Extracted data.
________________________________________

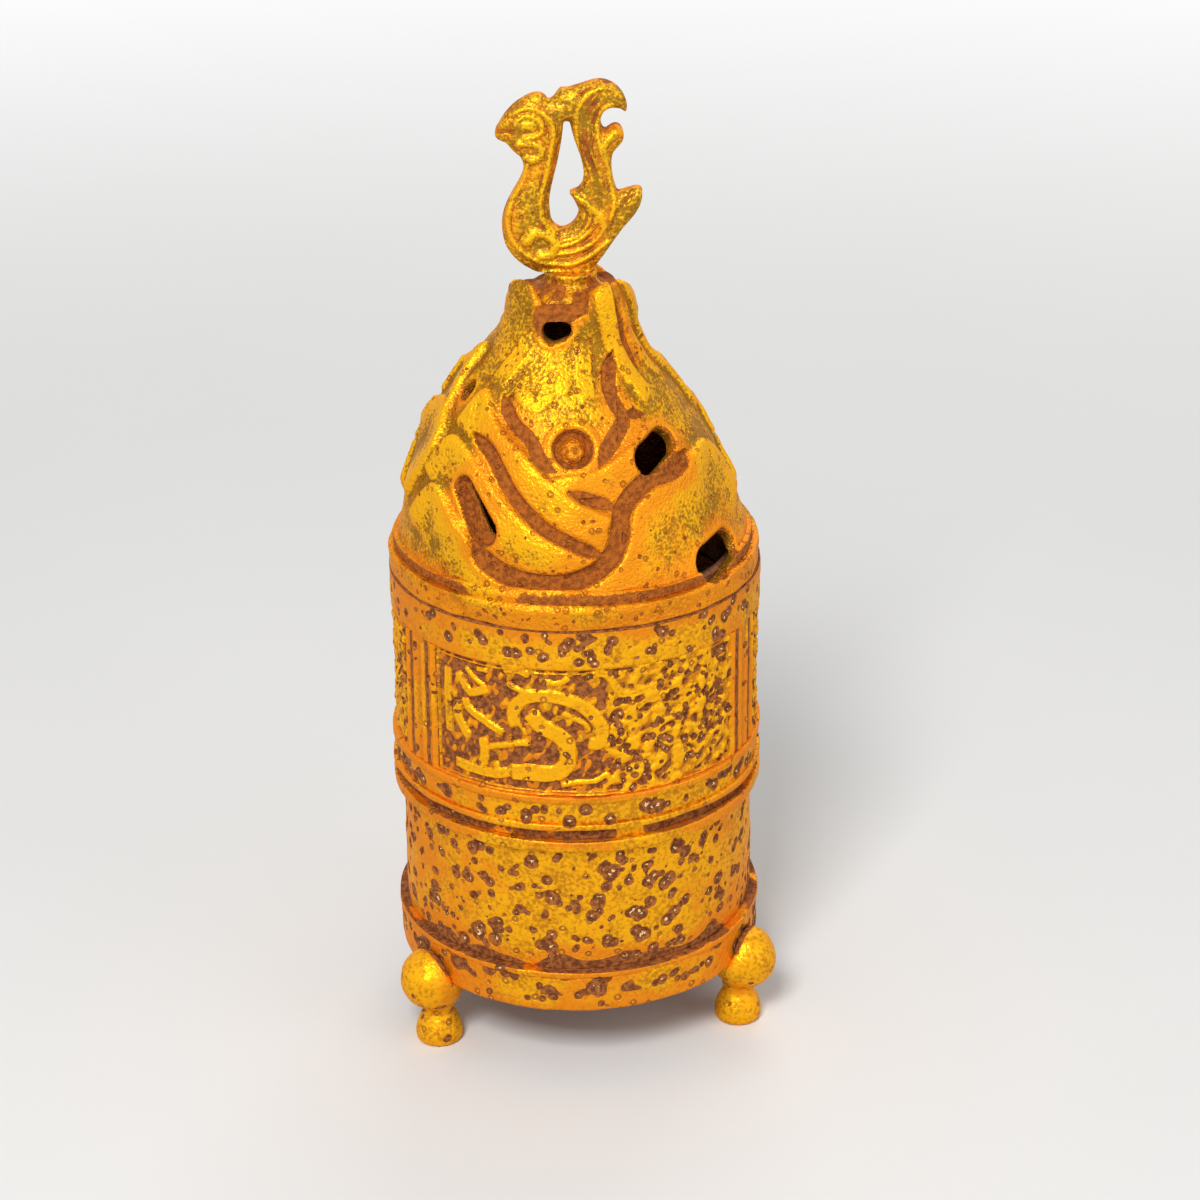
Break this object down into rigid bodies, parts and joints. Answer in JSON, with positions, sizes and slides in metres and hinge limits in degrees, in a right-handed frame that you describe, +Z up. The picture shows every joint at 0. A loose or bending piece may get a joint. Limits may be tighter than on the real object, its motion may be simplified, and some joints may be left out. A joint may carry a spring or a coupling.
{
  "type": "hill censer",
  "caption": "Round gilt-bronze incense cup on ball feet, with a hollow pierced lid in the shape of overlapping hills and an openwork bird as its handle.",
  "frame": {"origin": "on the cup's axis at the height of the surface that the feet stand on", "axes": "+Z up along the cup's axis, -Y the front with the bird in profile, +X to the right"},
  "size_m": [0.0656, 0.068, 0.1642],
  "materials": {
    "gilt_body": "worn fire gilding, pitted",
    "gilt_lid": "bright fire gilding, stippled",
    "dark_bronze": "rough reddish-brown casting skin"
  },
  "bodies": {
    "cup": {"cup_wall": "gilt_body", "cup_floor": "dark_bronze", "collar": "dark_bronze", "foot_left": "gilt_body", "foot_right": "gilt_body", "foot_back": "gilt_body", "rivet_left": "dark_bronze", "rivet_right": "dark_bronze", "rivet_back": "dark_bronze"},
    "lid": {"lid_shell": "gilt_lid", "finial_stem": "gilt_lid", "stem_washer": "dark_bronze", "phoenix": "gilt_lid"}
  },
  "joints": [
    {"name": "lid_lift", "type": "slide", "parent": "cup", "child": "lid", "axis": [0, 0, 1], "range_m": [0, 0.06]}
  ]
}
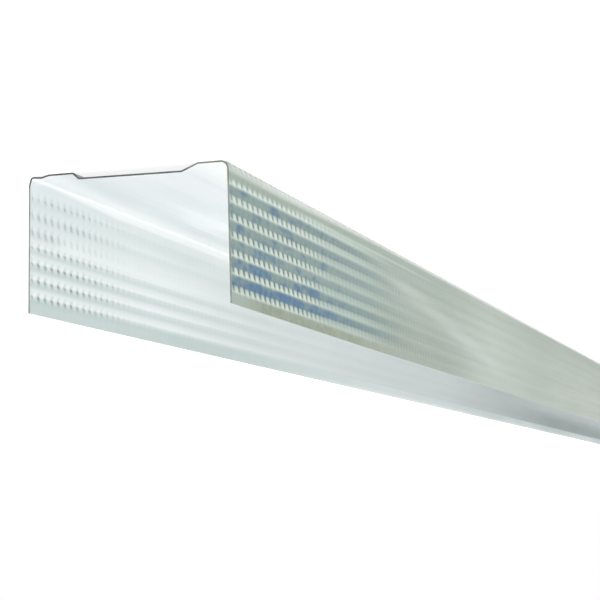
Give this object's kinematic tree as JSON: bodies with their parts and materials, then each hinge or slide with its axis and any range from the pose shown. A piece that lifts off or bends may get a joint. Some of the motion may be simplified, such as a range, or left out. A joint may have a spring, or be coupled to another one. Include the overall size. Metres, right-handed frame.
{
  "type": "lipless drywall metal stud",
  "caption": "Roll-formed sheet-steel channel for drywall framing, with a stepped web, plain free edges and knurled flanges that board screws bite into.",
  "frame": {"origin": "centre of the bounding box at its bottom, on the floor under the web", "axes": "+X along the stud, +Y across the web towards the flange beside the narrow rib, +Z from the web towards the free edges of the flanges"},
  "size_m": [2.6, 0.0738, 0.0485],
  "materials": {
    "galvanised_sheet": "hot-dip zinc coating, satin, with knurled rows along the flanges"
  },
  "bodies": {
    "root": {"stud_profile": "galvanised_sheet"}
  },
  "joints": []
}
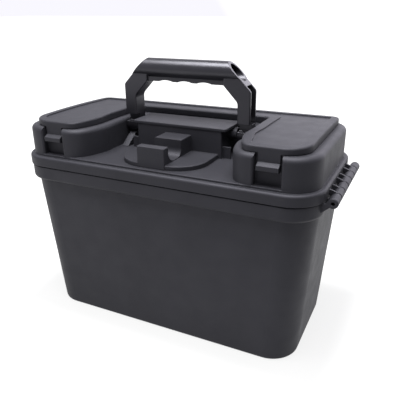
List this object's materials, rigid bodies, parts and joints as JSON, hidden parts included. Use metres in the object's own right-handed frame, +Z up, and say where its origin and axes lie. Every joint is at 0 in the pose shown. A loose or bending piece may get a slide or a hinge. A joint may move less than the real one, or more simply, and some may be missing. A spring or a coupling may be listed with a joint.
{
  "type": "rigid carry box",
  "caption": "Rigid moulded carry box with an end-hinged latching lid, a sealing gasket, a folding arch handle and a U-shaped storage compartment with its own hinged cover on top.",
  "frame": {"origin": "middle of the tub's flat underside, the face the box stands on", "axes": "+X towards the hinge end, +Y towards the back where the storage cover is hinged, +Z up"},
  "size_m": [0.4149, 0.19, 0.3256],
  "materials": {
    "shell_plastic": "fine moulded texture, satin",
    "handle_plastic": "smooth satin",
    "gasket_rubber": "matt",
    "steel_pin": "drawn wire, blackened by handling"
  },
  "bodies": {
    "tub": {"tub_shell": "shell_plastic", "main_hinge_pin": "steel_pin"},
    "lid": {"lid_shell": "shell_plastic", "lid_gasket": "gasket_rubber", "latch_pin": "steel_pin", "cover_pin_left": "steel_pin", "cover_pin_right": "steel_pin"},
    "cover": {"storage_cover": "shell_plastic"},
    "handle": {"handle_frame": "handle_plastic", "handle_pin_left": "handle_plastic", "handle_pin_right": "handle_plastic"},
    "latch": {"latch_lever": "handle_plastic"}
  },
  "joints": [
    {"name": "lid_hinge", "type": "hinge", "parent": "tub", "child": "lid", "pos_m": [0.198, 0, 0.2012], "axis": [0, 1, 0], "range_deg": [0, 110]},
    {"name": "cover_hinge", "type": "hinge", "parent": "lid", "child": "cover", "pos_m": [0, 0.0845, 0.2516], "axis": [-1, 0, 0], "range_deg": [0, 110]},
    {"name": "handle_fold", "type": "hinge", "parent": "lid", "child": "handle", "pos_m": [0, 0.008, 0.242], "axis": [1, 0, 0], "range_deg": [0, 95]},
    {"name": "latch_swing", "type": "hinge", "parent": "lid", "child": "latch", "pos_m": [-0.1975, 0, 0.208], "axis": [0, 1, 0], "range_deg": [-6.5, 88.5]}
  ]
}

________________________________________

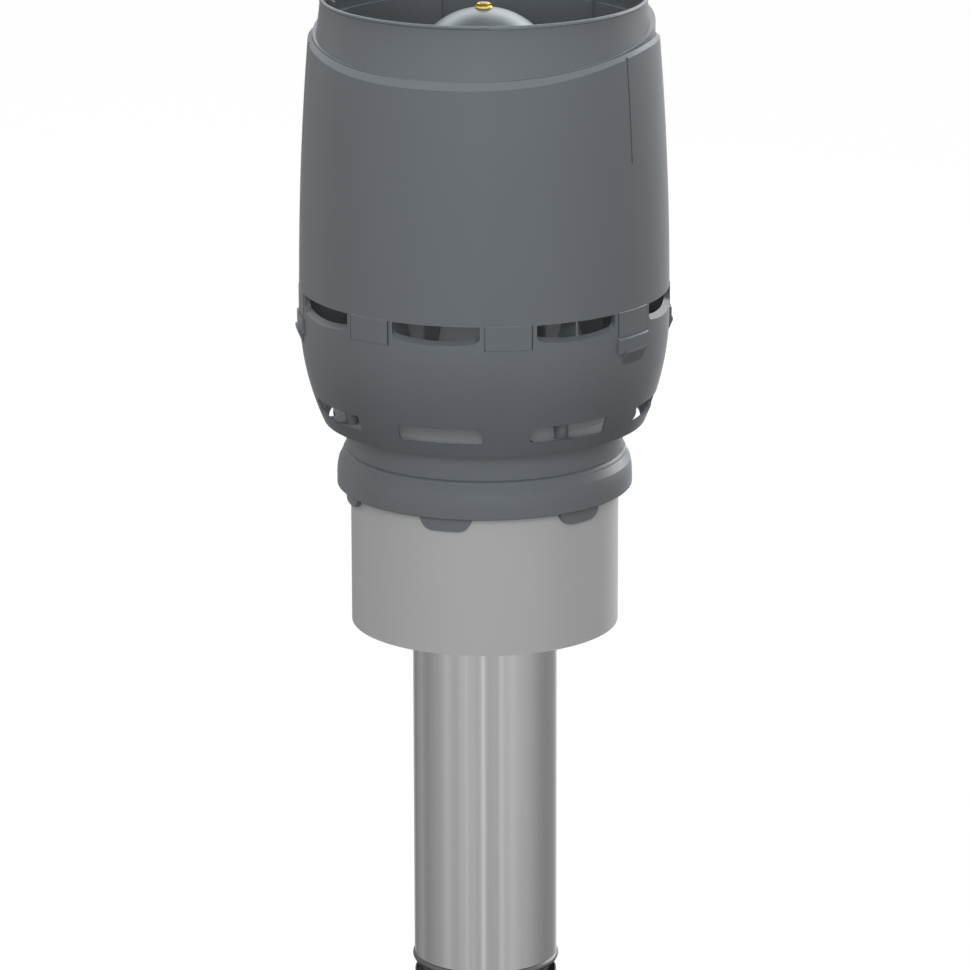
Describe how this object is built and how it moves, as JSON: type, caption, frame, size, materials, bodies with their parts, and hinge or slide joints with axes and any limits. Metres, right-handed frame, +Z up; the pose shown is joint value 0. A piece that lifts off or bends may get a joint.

________________________________________

Written problem. From the data above, show each line that contains "origin".

Final result.
  "frame": {"origin": "on the cup's axis at the height of the surface that the feet stand on", "axes": "+Z up along the cup's axis, -Y the front with the bird in profile, +X to the right"},
  "frame": {"origin": "centre of the bounding box at its bottom, on the floor under the web", "axes": "+X along the stud, +Y across the web towards the flange beside the narrow rib, +Z from the web towards the free edges of the flanges"},
List this object's materials, rigid bodies, parts and joints as JSON, hidden parts included. Use metres in the object's own right-handed frame, +Z up, and say where its origin and axes lie. Every joint is at 0 in the pose shown. A loose or bending piece may get a slide or a hinge. A joint may move less than the real one, or more simply, and some may be missing. A spring or a coupling may be listed with a joint.
  "frame": {"origin": "middle of the tub's flat underside, the face the box stands on", "axes": "+X towards the hinge end, +Y towards the back where the storage cover is hinged, +Z up"},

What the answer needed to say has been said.